For many, that first stage of entrepreneurship, the “owned job,” is a final stopping spot.  They do what they want, they work on a schedule satisfactory to themselves and to their clients, and they get remunerated in a way that funds their lifestyle.  That’s not just fine, it’s better than what many in the job market can say for themselves.  But, like those in the job market, those with an owned job cannot make money if they do not work, and that’s where scaling comes in.  All of the time spent, perhaps over those first 1000 days, must now be broken down into repeatable steps.

Those repeatable steps can break down into an 80/20 principle.  The 80% could be important tasks that form a key part of what you deliver to a client.  The 20% could be the most difficult to learn, and where you add the most value.  This matches our advice on delegation: only do what no one else can do — delegate everything else.  But at this stage you can no longer just be the specialist. As a manager you have to pass on your specialist skills to other specialists, and help them develop.

A Company, Then

The entrepreneur, having encouraged the specialist and developed his own management skills, realizes that to move from owning a job to owning a business, he has to remove himself from day-to-day operations and be entirely focused on strategy and direction.  That can only happen if he hires people who want to grow and scale the company and who have been given a clear vision, niche, and focus.
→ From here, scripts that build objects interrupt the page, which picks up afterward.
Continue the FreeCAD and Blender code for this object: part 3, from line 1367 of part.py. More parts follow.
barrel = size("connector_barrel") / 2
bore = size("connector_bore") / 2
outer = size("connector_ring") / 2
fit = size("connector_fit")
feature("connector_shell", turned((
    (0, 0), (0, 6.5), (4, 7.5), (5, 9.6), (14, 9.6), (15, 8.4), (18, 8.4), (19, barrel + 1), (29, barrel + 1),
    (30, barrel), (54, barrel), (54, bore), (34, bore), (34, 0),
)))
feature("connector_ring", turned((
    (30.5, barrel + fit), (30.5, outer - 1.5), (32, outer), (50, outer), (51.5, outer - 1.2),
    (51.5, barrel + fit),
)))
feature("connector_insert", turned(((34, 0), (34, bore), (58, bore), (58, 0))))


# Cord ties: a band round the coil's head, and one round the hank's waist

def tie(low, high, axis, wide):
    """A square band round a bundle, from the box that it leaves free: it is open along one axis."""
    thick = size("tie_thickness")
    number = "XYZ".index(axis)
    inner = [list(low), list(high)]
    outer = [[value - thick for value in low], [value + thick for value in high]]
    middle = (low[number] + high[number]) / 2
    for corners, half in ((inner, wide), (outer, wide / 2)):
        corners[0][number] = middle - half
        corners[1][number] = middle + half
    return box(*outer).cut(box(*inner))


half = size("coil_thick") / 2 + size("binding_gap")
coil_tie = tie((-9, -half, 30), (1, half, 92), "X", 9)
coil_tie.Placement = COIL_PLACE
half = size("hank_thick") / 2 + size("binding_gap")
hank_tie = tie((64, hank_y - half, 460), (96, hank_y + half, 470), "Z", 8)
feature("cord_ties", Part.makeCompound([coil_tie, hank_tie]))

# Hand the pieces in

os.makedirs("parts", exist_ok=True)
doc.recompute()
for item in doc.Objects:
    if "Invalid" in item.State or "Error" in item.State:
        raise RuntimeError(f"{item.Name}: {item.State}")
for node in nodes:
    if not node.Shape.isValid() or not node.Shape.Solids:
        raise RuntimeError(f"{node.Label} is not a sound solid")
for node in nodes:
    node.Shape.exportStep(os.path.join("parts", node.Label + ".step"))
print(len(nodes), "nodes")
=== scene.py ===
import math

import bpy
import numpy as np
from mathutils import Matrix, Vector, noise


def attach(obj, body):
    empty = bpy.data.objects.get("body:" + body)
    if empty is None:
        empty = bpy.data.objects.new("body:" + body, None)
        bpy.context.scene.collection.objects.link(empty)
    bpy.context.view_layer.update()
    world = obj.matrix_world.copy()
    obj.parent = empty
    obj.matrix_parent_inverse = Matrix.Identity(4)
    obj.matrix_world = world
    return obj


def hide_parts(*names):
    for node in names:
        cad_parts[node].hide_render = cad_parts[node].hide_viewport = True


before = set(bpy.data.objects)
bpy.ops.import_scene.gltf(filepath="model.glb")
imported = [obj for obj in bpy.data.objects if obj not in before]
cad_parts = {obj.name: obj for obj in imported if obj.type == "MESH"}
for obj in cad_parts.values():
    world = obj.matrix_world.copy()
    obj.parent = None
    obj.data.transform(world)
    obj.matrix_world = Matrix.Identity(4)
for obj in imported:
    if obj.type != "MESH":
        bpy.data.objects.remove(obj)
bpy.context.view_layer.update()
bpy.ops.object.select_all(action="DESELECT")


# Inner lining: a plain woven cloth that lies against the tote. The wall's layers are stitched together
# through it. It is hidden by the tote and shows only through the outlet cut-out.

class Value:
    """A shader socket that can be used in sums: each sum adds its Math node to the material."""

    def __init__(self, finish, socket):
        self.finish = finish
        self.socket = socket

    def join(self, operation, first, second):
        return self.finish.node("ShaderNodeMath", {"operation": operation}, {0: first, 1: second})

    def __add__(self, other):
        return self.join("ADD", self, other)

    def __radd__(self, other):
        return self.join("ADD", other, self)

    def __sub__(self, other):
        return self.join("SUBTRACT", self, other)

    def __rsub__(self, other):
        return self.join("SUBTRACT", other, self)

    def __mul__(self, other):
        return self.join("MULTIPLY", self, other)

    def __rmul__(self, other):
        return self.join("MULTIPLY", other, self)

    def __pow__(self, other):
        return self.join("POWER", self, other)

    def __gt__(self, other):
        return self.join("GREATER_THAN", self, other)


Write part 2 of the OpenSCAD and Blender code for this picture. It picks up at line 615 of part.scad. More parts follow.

For example, if we ask someone what his company does and he says, “We do SEO” we know that’s a terrible answer.  Not because SEO is bad, but because the immediate questions follow, “SEO for whom?”  “What are you solving?”  Without a clear niche and focus, the entrepreneurs can follow side projects down unprofitable rabbit holes, and unfortunately, drag employees who don’t know better, down the hole with them.

At this final stage of entrepreneurship, it’s mindset that matters the most.  You have spent time honing your craft and becoming great at what you do.  You have even duplicated yourself by training others in your specialty.  The last step, removing yourself from the equation, is the hardest.  But if you can stay focused on doing the things only you should be doing, while teaching your team to do the same, you will be a long way to building a business that not only succeeds when you are there, but also thrives when you are not.